▸ EXERCISE AIM:
Give the listing below again in full, exactly as written.

▸ GIVEN INFORMATION:
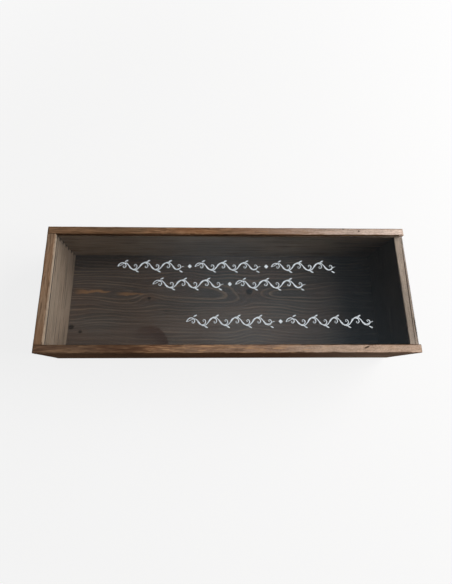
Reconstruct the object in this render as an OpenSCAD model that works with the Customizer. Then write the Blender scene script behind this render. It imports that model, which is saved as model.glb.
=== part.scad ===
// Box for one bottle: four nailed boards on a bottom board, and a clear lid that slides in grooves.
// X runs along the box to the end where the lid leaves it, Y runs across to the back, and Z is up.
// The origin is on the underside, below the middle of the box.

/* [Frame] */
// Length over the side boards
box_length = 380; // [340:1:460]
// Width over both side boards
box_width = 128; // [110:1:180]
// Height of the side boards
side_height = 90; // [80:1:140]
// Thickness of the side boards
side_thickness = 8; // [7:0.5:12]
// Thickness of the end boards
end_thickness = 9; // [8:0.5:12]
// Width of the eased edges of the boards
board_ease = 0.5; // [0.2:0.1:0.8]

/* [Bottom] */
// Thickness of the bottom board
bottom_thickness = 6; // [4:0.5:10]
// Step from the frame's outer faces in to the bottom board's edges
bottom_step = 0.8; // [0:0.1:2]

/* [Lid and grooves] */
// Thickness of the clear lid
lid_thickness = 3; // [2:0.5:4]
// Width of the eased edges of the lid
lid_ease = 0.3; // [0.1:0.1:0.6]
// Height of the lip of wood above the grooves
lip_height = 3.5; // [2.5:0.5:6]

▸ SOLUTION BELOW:
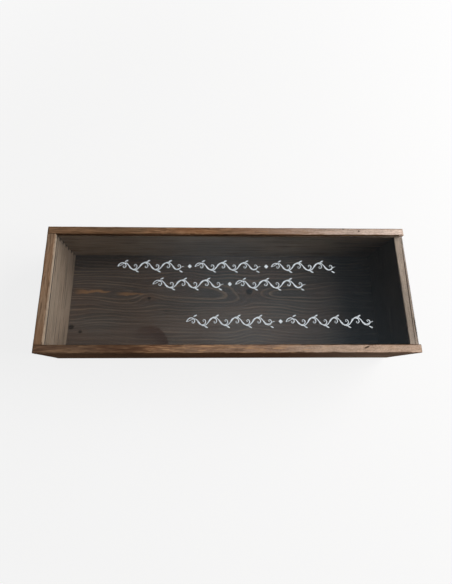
Reconstruct the object in this render as an OpenSCAD model that works with the Customizer. Then write the Blender scene script behind this render. It imports that model, which is saved as model.glb.
=== part.scad ===
// Box for one bottle: four nailed boards on a bottom board, and a clear lid that slides in grooves.
// X runs along the box to the end where the lid leaves it, Y runs across to the back, and Z is up.
// The origin is on the underside, below the middle of the box.

/* [Frame] */
// Length over the side boards
box_length = 380; // [340:1:460]
// Width over both side boards
box_width = 128; // [110:1:180]
// Height of the side boards
side_height = 90; // [80:1:140]
// Thickness of the side boards
side_thickness = 8; // [7:0.5:12]
// Thickness of the end boards
end_thickness = 9; // [8:0.5:12]
// Width of the eased edges of the boards
board_ease = 0.5; // [0.2:0.1:0.8]

/* [Bottom] */
// Thickness of the bottom board
bottom_thickness = 6; // [4:0.5:10]
// Step from the frame's outer faces in to the bottom board's edges
bottom_step = 0.8; // [0:0.1:2]

/* [Lid and grooves] */
// Thickness of the clear lid
lid_thickness = 3; // [2:0.5:4]
// Width of the eased edges of the lid
lid_ease = 0.3; // [0.1:0.1:0.6]
// Height of the lip of wood above the grooves
lip_height = 3.5; // [2.5:0.5:6]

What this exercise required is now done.